That divergence is not the product of inconsistent drafting. It is the direct, structural consequence of minimum harmonization as a legislative technique: a floor invites variation above it by design. The variation carries a practical cost at the point where cybercrime prosecution crosses a national border: extradition typically turns on double criminality, the rule that conduct must be criminal on both sides of the request, and divergent statutory definitions can turn what looks like a shared European offense into a genuine jurisdictional gap.
Three developments are changing this picture through the second half of 2026: the NIS2 Directive's new personal liability exposure for corporate management, the e-Evidence Regulation's full application on 18 August 2026, and the Second Additional Protocol to the Budapest Convention, signed by 22 parties in 2022 but ratified by only three as of early 2026.
The Budapest Convention: The Treaty Beneath EU Cybercrime Law
The Council of Europe's Convention on Cybercrime, ETS No. 185, opened for signature in 2001 and entered into force in 2004. It was the world's first international treaty dedicated specifically to cybercrime, and it remains the widest in reach: 68 parties have signed on, a group that includes the United States and Japan alongside its European members. That last point corrects a common misconception worth stating directly. The Budapest Convention is not an EU instrument. It is a Council of Europe treaty open to states well beyond Europe's borders, and its authority does not depend on EU membership.
What the Convention actually does falls into three parts. First, it defines a common set of substantive offenses: illegal access, illegal interception, data interference, system interference, misuse of devices, and computer-related forgery and fraud. Second, it gives investigators shared procedural powers: expedited preservation of stored data, production orders directed at data holders, and search and seizure of stored computer data. Third, it builds an international cooperation framework around those powers, including a 24/7 network of national points of contact so that one party can reach another quickly when digital evidence needs to move fast.

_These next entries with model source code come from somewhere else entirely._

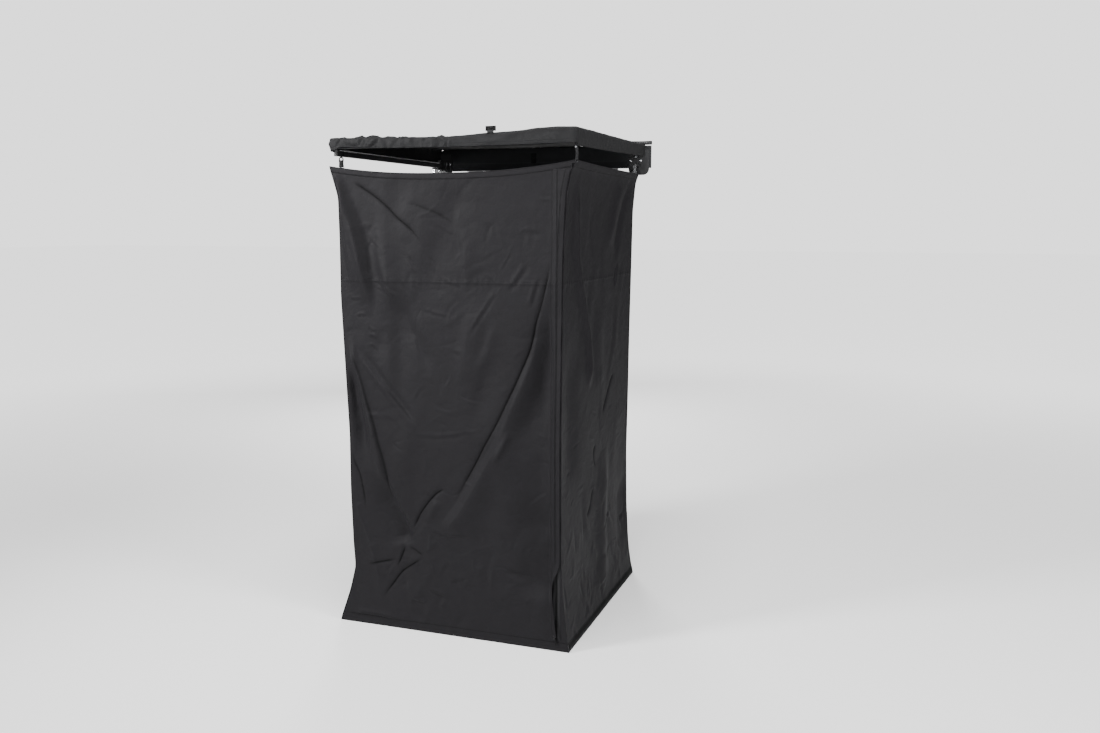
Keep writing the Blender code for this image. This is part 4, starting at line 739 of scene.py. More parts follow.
def stroke_height(across, height, stroke):
    """Rise of one stroke at each point of a sheet."""
    points, width, rise, kind, (start, end) = stroke
    line = smooth_line(points)
    wide, narrow = width if kind == "pleat" else (width, width)
    result = np.zeros_like(across)
    near = near_line(across, height, line, 3.2 * wide)
    if not near.any():
        return result
    best, side, share = nearest_on_line(np.stack([across[near], height[near]], -1), line)
    width = wide + (narrow - wide) * share
    ratio = best / width
    if kind == "pleat":
        flank = np.where(side > 0, np.clip(1 - ratio, 0.0, 1.0), np.exp(-(0.7 * best / wide) ** 2))
        shape = flank * (0.35 + 0.65 * soft_step(width / wide))
    elif kind == "pinch":
        shape = -np.exp(-ratio * 1.4)
    elif kind == "ridge":
        shape = np.exp(-ratio ** 2)
    elif kind == "crease":
        shape = np.exp(-ratio * 1.4)
    elif kind == "lip":
        shape = np.where(side > 0, np.exp(-(1.7 * ratio) ** 2), np.exp(-(0.75 * ratio) ** 2))
    else:
        shape = 1.65 * side * ratio * np.exp(-ratio ** 2)
    result[near] = rise * shape * end_fade(share, start, end)
    return result


# Its mask becomes painted shade: the walls' finish darkens the middle lines of pinch strokes.
def stroke_marks(across, height, strokes, half=0.0042):
    """The middle lines of strokes, as a mask from 0 to 1 that fades over a few millimetres."""
    result = np.zeros_like(across)
    for points, _, rise, _, (start, end) in strokes:
        line = smooth_line(points)
        near = near_line(across, height, line, 0.02)
        if near.any():
            best, _, share = nearest_on_line(np.stack([across[near], height[near]], -1), line)
            mark = np.exp(-(best / half) ** 2) * end_fade(share, start, end) * min(1.0, abs(rise) / 0.006)
            result[near] = np.maximum(result[near], mark)
    return result


def all_strokes(across, height, strokes):
    """The rises of many strokes, added up."""
    total = np.zeros_like(across)
    for stroke in strokes:
        total += stroke_height(across, height, stroke)
    return total


def scattered(seed, count, low, high, lengths, widths, rises, lean=0.0, spread=math.pi):
    """Small random strokes between two corners of a sheet."""
    dice = random.Random(seed)
    strokes = []
    for _ in range(count):
        middle = (dice.uniform(low[0], high[0]), dice.uniform(low[1], high[1]))
        angle = lean + dice.uniform(-spread / 2, spread / 2)
        half = dice.uniform(*lengths) / 2
        bend = dice.uniform(-0.25, 0.25) * half
        way = (math.cos(angle), math.sin(angle))
        points = [(middle[0] - way[0] * half, middle[1] - way[1] * half),
                  (middle[0] - way[1] * bend, middle[1] + way[0] * bend),
                  (middle[0] + way[0] * half, middle[1] + way[1] * half)]
        rise = dice.uniform(*rises) * dice.choice((-1, 1))
        kind = dice.choice(("ridge", "fold", "crease", "lip"))
        strokes.append((points, dice.uniform(*widths), rise, kind, (0.4, 0.4)))
    return strokes


def ridged(across, height, cell, seed):
    """Crinkles between 0 and 1: a smooth random field folded where it crosses its middle."""
    u, v = across / cell + 50.0, height / cell + 50.0
    table = np.random.RandomState(seed).rand(256, 256)
    i, j = np.floor(u).astype(int), np.floor(v).astype(int)
    a, b = soft_step(u - i), soft_step(v - j)
    low = table[i % 256, j % 256] * (1 - a) + table[(i + 1) % 256, j % 256] * a
    high = table[i % 256, (j + 1) % 256] * (1 - a) + table[(i + 1) % 256, (j + 1) % 256] * a
    return np.abs(2 * (low * (1 - b) + high * b) - 1)


def crinkle(across, height, seed):
    """Fine creases of handled cloth, in metres, over three sizes."""
    turned_u = 0.8 * across + 0.6 * height
    turned_v = 0.8 * height - 0.6 * across
    total = 0.0016 * ridged(turned_u, turned_v, 0.090, seed)
    total += 0.0007 * ridged(across, height, 0.043, seed + 1)
    total += 0.0003 * ridged(turned_v, turned_u, 0.022, seed + 2)
    return total - 0.0012


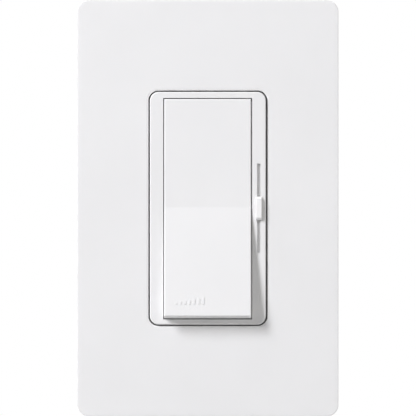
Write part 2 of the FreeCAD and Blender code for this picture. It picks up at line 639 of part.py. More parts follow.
def terminal_plate(side, z_side):
    """The tapped brass plate on a terminal pocket's floor, with the tail that leads to it."""
    x = sorted((side * POCKET_FLOOR, side * (POCKET_FLOOR + 1.0)))
    z = z_side * TERMINAL_Z
    pad = block(x, (POCKET_TOP + 0.5, 27.0), (z - 4.0, z + 4.0))
    return pad, x


def traveller_strip(z_side):
    pad, x = terminal_plate(1, z_side)
    z = sorted((z_side * 8.5, z_side * 12.5))
    tail = block(x, (8.85, POCKET_TOP + 0.6), z)
    run = block((-2.2, x[1]), (8.85, 9.65), z)
    hole = rod_x(THREAD_R + 0.05, x[0] - 1, x[1] + 1, TERMINAL_Y, z_side * TERMINAL_Z)
    return cut(fuse(pad, tail, run), hole)


def common_terminal():
    pad, x = terminal_plate(-1, 1)
    tail = block(x, (BOARD_Y - 0.6, POCKET_TOP + 0.6), (8.5, 12.5))
    hole = rod_x(THREAD_R + 0.05, x[0] - 1, x[1] + 1, TERMINAL_Y, TERMINAL_Z)
    return cut(fuse(pad, tail), hole)


TERMINALS = ((1, 1), (1, -1), (-1, 1))       # (side in x, side in z) of each
TERMINAL_HEAD_R, HEAD_UNDER, HEAD_TOP, SHANK_END = 3.7, 19.4, 21.4, 12.6


def clamp_plates():
    """Square pressure plates under the terminal screws, grooved for the wire."""
    made = []
    for side, z_side in TERMINALS:
        z = z_side * TERMINAL_Z
        x = sorted((side * 18.2, side * 19.35))
        plate = block(x, (TERMINAL_Y - 3.8, TERMINAL_Y + 3.8), (z - 3.8, z + 3.8))
        plate = plate.makeFillet(0.8, [e for e in plate.Edges if abs(e.tangentAt(0).x) > 0.999])
        tools = [rod_x(1.95, x[0] - 1, x[1] + 1, TERMINAL_Y, z)]
        for dz in (-2.8, 2.8):
            tools.append(rod_y(0.75, side * 18.05, z + dz, TERMINAL_Y - 5, TERMINAL_Y + 5))
        made.append(cut(plate, *tools))
    return made


def terminal_screw(side, z_side):
    z = z_side * TERMINAL_Z
    head = rod_x(TERMINAL_HEAD_R, *sorted((side * HEAD_UNDER, side * HEAD_TOP)), TERMINAL_Y, z)
    outer = [e for e in head.Edges if abs(e.CenterOfMass.x - side * HEAD_TOP) < 0.01]
    head = head.makeFillet(0.7, outer)
    shank = rod_x(THREAD_R, *sorted((side * SHANK_END, side * HEAD_UNDER)), TERMINAL_Y, z)
    slot_x = sorted((side * (HEAD_TOP - 1), side * (HEAD_TOP + 1)))
    slot = block(slot_x, (TERMINAL_Y - 5, TERMINAL_Y + 5), (z - 0.55, z + 0.55))
    cross = block(slot_x, (TERMINAL_Y - 0.55, TERMINAL_Y + 0.55), (z - 2.3, z + 2.3))
    return cut(fuse(head, shank), slot, cross)


# ---- Circuit board and its components -----------------------------------------------------------

# (centre x, centre z) of each through-hole pin, by component.
PIN_R = 0.35
CAPACITOR_PINS = ((-0.25, 5.0), (-0.25, 20.0))
TIMING_PINS = ((9.3, 0.2), (9.3, 5.2))
CHOKE_PINS = ((-9.8, -4.6), (6.8, -4.6))
RESISTOR_PLACES = ((-11.6, 25.0), (-8.2, 10.0), (-11.4, 10.0))
DIAC_PLACE = (10.2, -26.0)
RESISTOR_SPAN, DIAC_SPAN = 10.0, 7.6


def triac_pins():
    return [(6.0, TRIAC_Z + dz) for dz in (-2.54, 0, 2.54)]


def axial_pins(place, span):
    x, z = place
    return [(x, z - span / 2), (x, z + span / 2)]


def board_holes():
    places = [*CAPACITOR_PINS, *TIMING_PINS, *CHOKE_PINS, *triac_pins(), *axial_pins(DIAC_PLACE, DIAC_SPAN)]
    for place in RESISTOR_PLACES:
        places += axial_pins(place, RESISTOR_SPAN)
    return [rod_y(PIN_R + 0.12, x, z, BOARD_Y - 1, BOARD_BACK + 1) for x, z in places]


def circuit_board():
    y = (BOARD_Y, BOARD_BACK)
    through = (BOARD_Y - 1, BOARD_BACK + 1)
    board = slab(36.4, 62.4, 1.0, *y)
    tools = board_holes()
    tools.append(block((-30, NOTCH_X + 2.1), through, (-40, NOTCH_Z + 2.1)))
    for x, z in CASE_SCREWS:
        tools.append(rod_y(3.6, x, z, *through))
        if abs(x) > 10:
            tools.append(centred(math.copysign(19.0, x), 6.0, through, math.copysign(31.8, z), 6.0))
        else:
            tools.append(centred(x, 7.2, through, z - 3.0, 6.0))
    for side in SIDES:
        z = sorted((side * 8.2, side * 12.8))
        tools.append(block((POCKET_FLOOR - 0.3, 30), through, z))
    tools.append(block((-POCKET_FLOOR - 1.1, -POCKET_FLOOR + 0.1), through, (8.4, 12.6)))
    tools.append(block((-1.4, 1.4), through, (-0.6, 0.6)))
    for dx in (-1.27, 1.27):
        for z in (-15.4, 15.4):
            tools.append(centred(POT_X + dx, 0.9, through, z, 0.6))
    return cut(board, *tools)


def pin(x, z, y_top=BOARD_BACK + 0.3):
    return rod_y(PIN_R, x, z, BOARD_Y + 0.2, y_top)


def film_capacitor():
    body = block((-4.5, 4.0), (BOARD_BACK + 0.2, 27.0), (3.5, 21.5))
    body = body.makeFillet(0.7, body.Edges)
    return fuse(body, *[pin(x, z) for x, z in CAPACITOR_PINS])


def timing_capacitor():
    body = block((7.5, 11.1), (BOARD_BACK + 0.2, 19.8), (-1.0, 6.4))
    body = body.makeFillet(0.5, body.Edges)
    return fuse(body, *[pin(x, z) for x, z in TIMING_PINS])


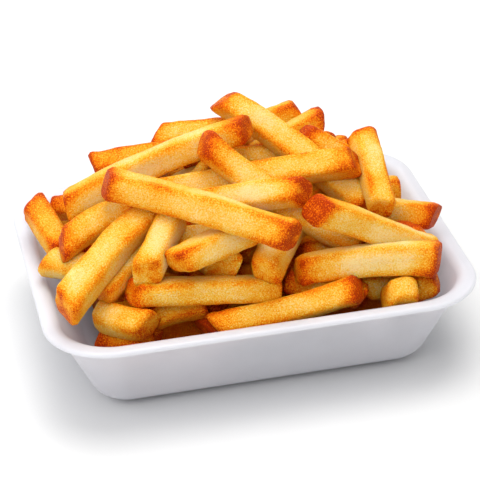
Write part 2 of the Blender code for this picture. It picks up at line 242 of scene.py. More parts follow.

EU member states are near-universally parties to the Budapest Convention, and this matters for everything that follows. Rather than draft a separate vocabulary of offenses from scratch, the EU's own legislation builds on the Convention's definitions. Directive 2013/40/EU, examined next, is the clearest example of that inheritance.
Directive 2013/40/EU: A Floor, Not a Ceiling
Directive 2013/40/EU, formally titled "on attacks against information systems," replaced the earlier Council Framework Decision 2005/222/JHA. It entered into force in September 2013, with a transposition deadline of 4 September 2015 for member states to write its requirements into national law.
The Directive requires member states to criminalize four categories of conduct: illegal access to information systems, illegal system interference, illegal data interference, and illegal interception. It also reflects two elements aimed squarely at how cybercrime actually operates in practice. First, it explicitly criminalizes tools designed to seize remote control of networks of computers, the botnet model that underlies much large-scale attack infrastructure. Second, it treats identity theft used to gain a third party's trust as an aggravating circumstance. Impersonation is often the mechanism that makes a subsequent attack work, and the Directive treats it accordingly.
Beyond substantive offenses, the Directive imposes operational obligations on member states themselves. Urgent cross-border requests for assistance must receive a response within 8 hours, and states must maintain periodic statistical reporting on cybercrime prevalence and convictions.
The single most important fact about Directive 2013/40/EU, for understanding everything that follows in this article, is that it is a minimum harmonization measure. It establishes a floor that every member state must meet, not a ceiling that all must match. That specific structural choice, not any drafting inconsistency between national parliaments, is the direct cause of the penalty divergence documented in the next section.
Same Floor, Different Ceilings: How Italy, Germany, France, and Spain Diverge
Each of the four has built a distinct statutory structure, and a different penalty architecture, on top of that shared Budapest Convention and Directive 2013/40/EU floor.
Italy criminalizes unauthorized system access under Article 615-ter of the Codice Penale, the Italian Penal Code. The base offense carries a sentence of up to 3 years, rising to 5 years where the offender uses violence, carries weapons, or holds public office, and up to 8 years where the targeted system serves public health or national security. The provision traces back to Law 547/1993, Italy's first cyber-specific criminal statute, and was substantially reinforced in 2024 by Legge 90/2024 (Law 90/2024), discussed in the next section.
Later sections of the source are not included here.